[Task prompt] Output all lines exactly, with nothing added or dropped.
## START Data to use
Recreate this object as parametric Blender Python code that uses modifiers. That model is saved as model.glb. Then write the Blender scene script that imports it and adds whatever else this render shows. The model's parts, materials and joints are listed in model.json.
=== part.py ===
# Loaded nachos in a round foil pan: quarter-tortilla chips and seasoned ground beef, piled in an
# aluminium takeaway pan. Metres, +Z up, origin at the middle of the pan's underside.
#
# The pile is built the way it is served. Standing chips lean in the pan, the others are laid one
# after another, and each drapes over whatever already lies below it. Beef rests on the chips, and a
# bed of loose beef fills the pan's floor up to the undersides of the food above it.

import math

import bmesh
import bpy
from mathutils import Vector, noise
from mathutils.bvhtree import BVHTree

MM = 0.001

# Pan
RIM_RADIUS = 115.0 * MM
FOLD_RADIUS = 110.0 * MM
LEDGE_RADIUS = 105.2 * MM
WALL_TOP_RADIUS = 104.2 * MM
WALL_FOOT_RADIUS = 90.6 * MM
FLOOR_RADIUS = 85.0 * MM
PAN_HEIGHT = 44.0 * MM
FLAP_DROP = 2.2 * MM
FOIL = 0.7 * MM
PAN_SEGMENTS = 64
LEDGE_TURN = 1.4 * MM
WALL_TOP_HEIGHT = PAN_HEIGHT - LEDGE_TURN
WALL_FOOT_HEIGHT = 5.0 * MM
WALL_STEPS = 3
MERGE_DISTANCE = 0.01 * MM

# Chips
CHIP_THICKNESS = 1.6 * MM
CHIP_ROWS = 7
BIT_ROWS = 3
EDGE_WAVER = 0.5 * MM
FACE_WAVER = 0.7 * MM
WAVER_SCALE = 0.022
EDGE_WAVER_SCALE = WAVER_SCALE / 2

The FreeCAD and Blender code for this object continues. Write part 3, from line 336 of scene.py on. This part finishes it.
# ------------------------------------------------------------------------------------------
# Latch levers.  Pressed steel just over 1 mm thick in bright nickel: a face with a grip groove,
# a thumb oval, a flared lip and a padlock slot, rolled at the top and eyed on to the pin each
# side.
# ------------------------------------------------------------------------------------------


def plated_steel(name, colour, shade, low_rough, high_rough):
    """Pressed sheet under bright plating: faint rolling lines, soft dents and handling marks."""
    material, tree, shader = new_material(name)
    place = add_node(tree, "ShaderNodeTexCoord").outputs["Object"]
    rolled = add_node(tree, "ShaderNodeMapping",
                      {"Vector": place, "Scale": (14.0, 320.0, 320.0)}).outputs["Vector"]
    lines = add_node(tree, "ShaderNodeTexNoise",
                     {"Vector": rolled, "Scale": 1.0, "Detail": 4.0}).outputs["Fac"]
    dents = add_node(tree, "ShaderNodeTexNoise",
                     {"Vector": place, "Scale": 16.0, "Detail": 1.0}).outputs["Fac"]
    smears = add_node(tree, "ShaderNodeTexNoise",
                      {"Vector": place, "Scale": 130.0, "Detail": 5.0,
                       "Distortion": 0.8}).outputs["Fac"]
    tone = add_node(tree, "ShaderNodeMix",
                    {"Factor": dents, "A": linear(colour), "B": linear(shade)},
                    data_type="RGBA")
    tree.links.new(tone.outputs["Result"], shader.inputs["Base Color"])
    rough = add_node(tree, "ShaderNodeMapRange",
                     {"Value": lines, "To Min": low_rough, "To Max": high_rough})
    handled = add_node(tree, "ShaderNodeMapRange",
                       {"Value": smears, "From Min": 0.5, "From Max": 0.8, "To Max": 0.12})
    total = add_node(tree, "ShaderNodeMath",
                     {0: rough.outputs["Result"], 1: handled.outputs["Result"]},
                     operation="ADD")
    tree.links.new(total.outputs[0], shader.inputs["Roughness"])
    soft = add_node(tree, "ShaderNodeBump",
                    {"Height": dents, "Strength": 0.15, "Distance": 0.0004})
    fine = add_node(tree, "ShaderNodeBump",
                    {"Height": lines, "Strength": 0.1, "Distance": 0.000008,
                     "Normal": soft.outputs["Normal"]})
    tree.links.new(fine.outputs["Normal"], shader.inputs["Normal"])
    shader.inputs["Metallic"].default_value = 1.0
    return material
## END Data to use
[The answer]
Recreate this object as parametric Blender Python code that uses modifiers. That model is saved as model.glb. Then write the Blender scene script that imports it and adds whatever else this render shows. The model's parts, materials and joints are listed in model.json.
=== part.py ===
# Loaded nachos in a round foil pan: quarter-tortilla chips and seasoned ground beef, piled in an
# aluminium takeaway pan. Metres, +Z up, origin at the middle of the pan's underside.
#
# The pile is built the way it is served. Standing chips lean in the pan, the others are laid one
# after another, and each drapes over whatever already lies below it. Beef rests on the chips, and a
# bed of loose beef fills the pan's floor up to the undersides of the food above it.

import math

import bmesh
import bpy
from mathutils import Vector, noise
from mathutils.bvhtree import BVHTree

MM = 0.001

# Pan
RIM_RADIUS = 115.0 * MM
FOLD_RADIUS = 110.0 * MM
LEDGE_RADIUS = 105.2 * MM
WALL_TOP_RADIUS = 104.2 * MM
WALL_FOOT_RADIUS = 90.6 * MM
FLOOR_RADIUS = 85.0 * MM
PAN_HEIGHT = 44.0 * MM
FLAP_DROP = 2.2 * MM
FOIL = 0.7 * MM
PAN_SEGMENTS = 64
LEDGE_TURN = 1.4 * MM
WALL_TOP_HEIGHT = PAN_HEIGHT - LEDGE_TURN
WALL_FOOT_HEIGHT = 5.0 * MM
WALL_STEPS = 3
MERGE_DISTANCE = 0.01 * MM

# Chips
CHIP_THICKNESS = 1.6 * MM
CHIP_ROWS = 7
BIT_ROWS = 3
EDGE_WAVER = 0.5 * MM
FACE_WAVER = 0.7 * MM
WAVER_SCALE = 0.022
EDGE_WAVER_SCALE = WAVER_SCALE / 2

The FreeCAD and Blender code for this object continues. Write part 3, from line 336 of scene.py on. This part finishes it.
# ------------------------------------------------------------------------------------------
# Latch levers.  Pressed steel just over 1 mm thick in bright nickel: a face with a grip groove,
# a thumb oval, a flared lip and a padlock slot, rolled at the top and eyed on to the pin each
# side.
# ------------------------------------------------------------------------------------------


def plated_steel(name, colour, shade, low_rough, high_rough):
    """Pressed sheet under bright plating: faint rolling lines, soft dents and handling marks."""
    material, tree, shader = new_material(name)
    place = add_node(tree, "ShaderNodeTexCoord").outputs["Object"]
    rolled = add_node(tree, "ShaderNodeMapping",
                      {"Vector": place, "Scale": (14.0, 320.0, 320.0)}).outputs["Vector"]
    lines = add_node(tree, "ShaderNodeTexNoise",
                     {"Vector": rolled, "Scale": 1.0, "Detail": 4.0}).outputs["Fac"]
    dents = add_node(tree, "ShaderNodeTexNoise",
                     {"Vector": place, "Scale": 16.0, "Detail": 1.0}).outputs["Fac"]
    smears = add_node(tree, "ShaderNodeTexNoise",
                      {"Vector": place, "Scale": 130.0, "Detail": 5.0,
                       "Distortion": 0.8}).outputs["Fac"]
    tone = add_node(tree, "ShaderNodeMix",
                    {"Factor": dents, "A": linear(colour), "B": linear(shade)},
                    data_type="RGBA")
    tree.links.new(tone.outputs["Result"], shader.inputs["Base Color"])
    rough = add_node(tree, "ShaderNodeMapRange",
                     {"Value": lines, "To Min": low_rough, "To Max": high_rough})
    handled = add_node(tree, "ShaderNodeMapRange",
                       {"Value": smears, "From Min": 0.5, "From Max": 0.8, "To Max": 0.12})
    total = add_node(tree, "ShaderNodeMath",
                     {0: rough.outputs["Result"], 1: handled.outputs["Result"]},
                     operation="ADD")
    tree.links.new(total.outputs[0], shader.inputs["Roughness"])
    soft = add_node(tree, "ShaderNodeBump",
                    {"Height": dents, "Strength": 0.15, "Distance": 0.0004})
    fine = add_node(tree, "ShaderNodeBump",
                    {"Height": lines, "Strength": 0.1, "Distance": 0.000008,
                     "Normal": soft.outputs["Normal"]})
    tree.links.new(fine.outputs["Normal"], shader.inputs["Normal"])
    shader.inputs["Metallic"].default_value = 1.0
    return material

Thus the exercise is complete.